The Wright stuff

Fallingwater, America's most famous modern house, made its architect a star - again

Few works of art stir the modern imagination like the fusion of rock, water, word, and form that Frank Lloyd Wright created in the Pennsylvania woods. For many, the mental freeze-frame of Fallingwater is some approximation of the famous black and white shot snapped by rookie photographer Bill Hedrick in November 1937 when the house was done. The view is from the base of the falls, angling up as in Wright's celebrated drawing. Cantilevered concrete rectangles, jutting horizontally from vertical stone walls, crisscross and hover - weightlessly, antigravitationally - overhead. I think of flight, of Daedalus, the legendary first architect, inventor of labyrinths and wings.

That's the beauty of the house: It sparks mind adventures. And spills lots of ink.

Now architecture historian Franklin Toker throws his smart, well-researched, and amply illustrated book into the ring. Dispelling myths and miracles along the way, "Fallingwater Rising" describes the details of the planning, construction, engineering, and post-production hype. It shows that Fallingwater was launched from a deep matrix of human, cultural, architectural, geographic, and metaphorical forces.

At the heart of the story was the creative synergy of unlikely twin protagonists. First there's Wright - the down-and-out architectural genius, irritated by Jews, who had set European architecture ablaze with the publication of his stunning portfolio in Germany in 1910, but couldn't find a client as he approached 70. Then there's Edgar J. Kaufmann - the vexed Jewish businessman, a Pittsburgh department-store magnate and philanthropist, who wanted to electrify the world with a landmark of modern architecture.
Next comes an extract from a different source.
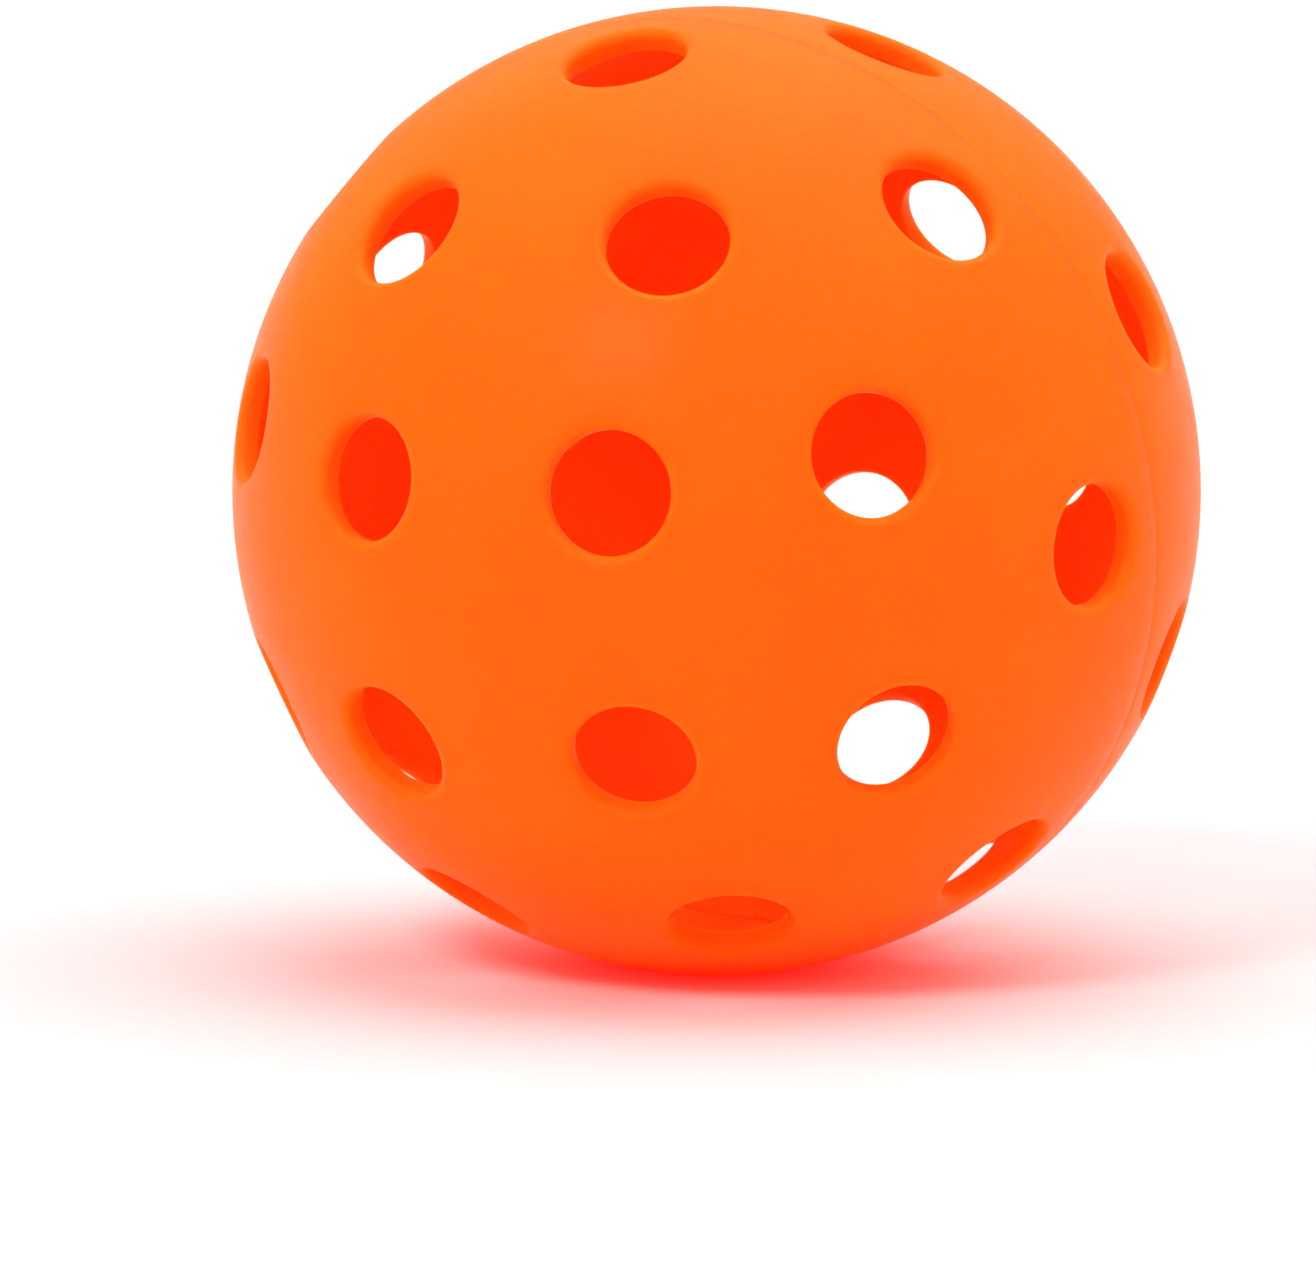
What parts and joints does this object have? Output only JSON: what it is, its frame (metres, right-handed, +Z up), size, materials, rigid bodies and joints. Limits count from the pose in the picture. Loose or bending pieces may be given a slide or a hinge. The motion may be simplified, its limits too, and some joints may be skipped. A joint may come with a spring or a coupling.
{
  "type": "pickleball ball",
  "caption": "Hollow perforated plastic ball for pickleball: two half shells welded at the equator, round holes in rings about the poles.",
  "frame": {"origin": "centre of the ball", "axes": "+Z up as the ball lies at rest over a belt hole of its front shell, -Z through that hole; the moulding axis through both poles lies in the YZ plane and its front pole points to -Y, 12.2 degrees below level; +X to the right seen from the front"},
  "size_m": [0.074, 0.074, 0.0736],
  "materials": {
    "shell_plastic": "satin moulded polyethylene, slightly translucent orange, fine matt skin, softly rounded hole rims",
    "weld_plastic": "remelted orange polyethylene, smoother and glossier than the shells"
  },
  "bodies": {
    "root": {"front_shell": "shell_plastic", "rear_shell": "shell_plastic", "weld_ring": "weld_plastic"}
  },
  "joints": []
}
In Toker's words, "What made the house so radical, I believe, was the urgent need of its designer and of its patron to redress the wrongs the world had done them. For Wright, this meant the mockery of the German modernists who had outflanked him; for Kaufmann, it meant the anti-Jewish snobbery of Pittsburgh."

The story of this Depression-era house and its rise to fame includes an A-list cast of supporting actors - William Randolph Hearst, Albert Einstein, President Franklin Roosevelt, Time founder Henry Luce. Toker fills out the back story about how the real-life idealism of Wright and Kaufmann were the inspiration for the architect-client partnership in Ayn Rand's "The Fountainhead."

But Toker debunks the myth that Wright designed Fallingwater quickly or without influence. Wright designed the house in his mind for nine months. Then he quickly drew it up. And he drew freely on European and California modernism. "Mies, Gropius, Le Corbusier, Schindler, and Neutra - Wright profited from the lessons of these five celebrated designers while reviling them personally," Toker writes. And he includes photographs that prove it. My only gripe is that the clincher, Schindler's 1928 Wolfe house near Los Angeles, isn't one of them.

Toker also throws light on Fallingwater's poetic identity, and gets at why the house strikes a universal chord. "Nature challenged," he calls it. The house is a celebration of metaphorical counterforces. Nature and culture are locked in serene combat. Critic Donald Hoffman called it, "a great machine in the forest."

What's original is the way Toker beautifully unlocks Fallingwater's symbolic link to "smoky old Pittsburgh." What could have been a vernacular waterfall cottage, he says, "grew in size, strength, and severity until it took on the industrial image that made it the perfect counterpart to the city that E.J. wanted to impress." The cold, hard-edged modern materials and forms evoke the spirit of the nearby metropolis.

"This assessment of Fallingwater as Pittsburgh-on-Bear-Run makes it into a kind of industrial trophy, set in the bosom of nature and enhancing nature not by copying but by superimposing itself as a man-made nature - a literal second nature - over the real thing."

The book's biggest weakness is its insistence that Wright was the 20th-century's greatest architect. Toker sounds too often like a groupie, and it leads him to say oddball things about Wright and other architectural giants and issues that diminish his credibility.

Better to tackle the issue of "Who's the greatest?" in another book. It's enough that this one presents an insightful, fascinating account of Wright's struggle as he created the house that architect Paul Rudolph called "a realized dream [that] touches something deep within about which, finally, none of us can speak."

Jeffrey Hildner is an architect and architectural critic and educator in New York City.